### [REQUIRED TASK]
Reproduce each line exactly.

== == ==

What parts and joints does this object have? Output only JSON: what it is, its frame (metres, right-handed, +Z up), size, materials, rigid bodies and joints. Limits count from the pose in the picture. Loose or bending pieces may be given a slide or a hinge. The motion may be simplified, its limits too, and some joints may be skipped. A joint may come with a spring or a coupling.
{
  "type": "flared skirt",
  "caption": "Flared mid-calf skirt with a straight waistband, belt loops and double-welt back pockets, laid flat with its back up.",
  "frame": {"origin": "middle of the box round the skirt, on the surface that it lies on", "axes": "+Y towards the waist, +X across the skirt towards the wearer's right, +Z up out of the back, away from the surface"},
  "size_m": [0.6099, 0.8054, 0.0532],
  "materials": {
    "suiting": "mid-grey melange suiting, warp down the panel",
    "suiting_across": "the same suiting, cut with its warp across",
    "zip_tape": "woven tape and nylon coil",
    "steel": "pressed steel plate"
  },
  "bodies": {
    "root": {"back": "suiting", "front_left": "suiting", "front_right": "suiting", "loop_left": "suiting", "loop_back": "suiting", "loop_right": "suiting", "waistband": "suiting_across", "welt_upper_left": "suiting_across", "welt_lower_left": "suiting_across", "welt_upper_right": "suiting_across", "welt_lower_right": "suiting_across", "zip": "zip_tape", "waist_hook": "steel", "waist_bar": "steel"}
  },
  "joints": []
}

== == ==

### [FINAL ANSWER]
What parts and joints does this object have? Output only JSON: what it is, its frame (metres, right-handed, +Z up), size, materials, rigid bodies and joints. Limits count from the pose in the picture. Loose or bending pieces may be given a slide or a hinge. The motion may be simplified, its limits too, and some joints may be skipped. A joint may come with a spring or a coupling.
{
  "type": "flared skirt",
  "caption": "Flared mid-calf skirt with a straight waistband, belt loops and double-welt back pockets, laid flat with its back up.",
  "frame": {"origin": "middle of the box round the skirt, on the surface that it lies on", "axes": "+Y towards the waist, +X across the skirt towards the wearer's right, +Z up out of the back, away from the surface"},
  "size_m": [0.6099, 0.8054, 0.0532],
  "materials": {
    "suiting": "mid-grey melange suiting, warp down the panel",
    "suiting_across": "the same suiting, cut with its warp across",
    "zip_tape": "woven tape and nylon coil",
    "steel": "pressed steel plate"
  },
  "bodies": {
    "root": {"back": "suiting", "front_left": "suiting", "front_right": "suiting", "loop_left": "suiting", "loop_back": "suiting", "loop_right": "suiting", "waistband": "suiting_across", "welt_upper_left": "suiting_across", "welt_lower_left": "suiting_across", "welt_upper_right": "suiting_across", "welt_lower_right": "suiting_across", "zip": "zip_tape", "waist_hook": "steel", "waist_bar": "steel"}
  },
  "joints": []
}